An Essay on the Prize

The Central Dogma, a theory put forward in 1958 by Francis Crick, is the fundamental concept of life. Three crucial molecules are involved: DNA houses an organism’s genetic blueprint. The DNA genome contains the information required to produce all of an organism’s proteins. Proteins endow cells, tissues, and organisms with their forms and capabilities. Messenger RNA (mRNA) is the intermediate molecule that links DNA to proteins. Particular DNA instructions are converted into individual mRNA molecules to produce specific proteins by a process called gene transcription. Crucially, transcription of specific genes must occur at the correct times and in the correct cellular locations so that the subsets of proteins required for function are only produced when and where they are needed. The gene transcription process has four steps: (1) Initiation; (2) Pausing/Promoter Clearance; (3) Elongation; (4) Termination. In 2006, Roger Kornberg won the Nobel Prize for discoveries concerning how the enzyme called RNA Polymerase converts DNA into mRNA. The work of this year’s Shaw Prize recipients, Eva Nogales and Patrick Cramer, represents the next major leap in our understanding of gene transcription. They pioneered structural biology approaches to enable visualization, at the level of the individual atoms, of the protein machines responsible for gene transcription. They revealed the molecular mechanism underlying each step in gene transcription, and the importance of proper gene transcription to promote health and prevent disease.

Visualizing biology at the atomic level requires determining the structures of the tiny but highly complicated machines that catalyze life processes. Two major approaches are used: x-ray crystallography and the more recently developed technology, cryo-electron microscopy. X-ray crystallography delivers structures of single proteins or small protein complexes that can be crystalized. A familiar crystal is table salt (NaCl) that consists of many microscopic cubes tightly bound together to yield the crystalline form of salt in a shaker. In the case of proteins and small protein complexes, the protein crystals are exposed to an x-ray beam that diffracts in different directions. The diffraction pattern provides precise information about where every atom in the protein or protein complex resides and its relation to every other atom in the protein or protein complex. Thus, the diffraction pattern can be computed into the 3-dimensional structure of the protein or small protein complex. Cryo-electron microscopy is, in essence, a form of molecular photography. Cryo-electron microscopy enables the shapes of flash-frozen protein complexes to be visualized by shooting electrons at the protein complexes and recording the resulting projected images. Thousands of such projections are collected and combined, and the structure of the protein complex is determined by reconstructing its 3-dimensional shape. Cryo-electron microscopy is especially powerful because it enables atomic-resolution structures of complexes that are too large for x-ray crystallography.

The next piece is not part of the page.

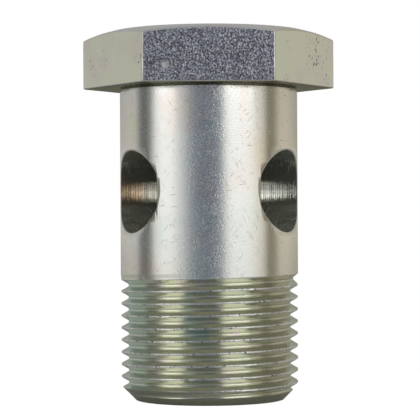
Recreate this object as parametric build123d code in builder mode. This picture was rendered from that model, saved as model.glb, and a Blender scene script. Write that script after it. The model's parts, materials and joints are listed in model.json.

Both of this year’s Shaw Prize winners are giants in the structural biology field and both have, for the first time, solved structures of biology’s most central molecular machines: the protein complexes required for gene transcription that make life possible across all organisms, from bacteria to humans. Indeed, in their monumental work, Nogales and Cramer have solved the structures of protein complexes long deemed experimentally intractable. Moreover, their delivery of the structures of complete multi-protein complexes, not the individual protein components in isolation, has driven a transformation in our understanding of gene transcription in health and disease.

Shaw Prize recipient Eva Nogales pioneered cryo-electron microscopy to transform our understanding of the earliest steps in gene transcription. These studies involved the human TFIID recognition and binding of core promoter DNA and the consequent assembly of the transcription pre-initiation complex (PIC). This large and complex molecular machinery, which is required for the launch of the gene transcription process, is scarce, fragile, and extremely flexible, all of which made the structures Nogales captured a Herculean accomplishment. Nogales revealed how TFIID keeps the TATA binding protein (TBP) sequestered until the rest of the complex engages with the promoter sequences and only then deploys TBP for PIC assembly. She showed the stepwise assembly of the PIC, how the PIC is stabilized on the DNA, and how coupling occurs between PIC states to allow transcription initiation.

Shaw Prize recipient Patrick Cramer used x-ray crystallography and cryo-electron microscopy to determine many breathtaking structures capturing the sequential steps of gene transcription. Cramer’s array of structures includes the full PIC, a 46-protein machine that contains crucial players called Mediator and TFIIH. Cramer also solved structures of RNA polymerase II after it initiates synthesis of an mRNA messenger. These structures include the paused elongation complex, the elongation complex in action, the elongation complex together with the nucleosome (nucleosomes are proteins with DNA wrapped around them and the elongation complex must clear them to proceed), the elongation complex with the nucleosome and remodeling factors, and the elongation complex with the pre-mRNA splicing complex (the splicing complex stitches mRNAs together following elongation). Combined, Cramer’s extraordinary structures provide the world’s first “movie” of gene transcription.

Nogales’ and Cramer’s landmark discoveries drove a paradigm shift in our understanding of one of life’s most central processes: gene transcription. They showed how transcription can initiate and proceed, and how transcription is regulated to enable cells to differentiate so that organisms can properly develop and function.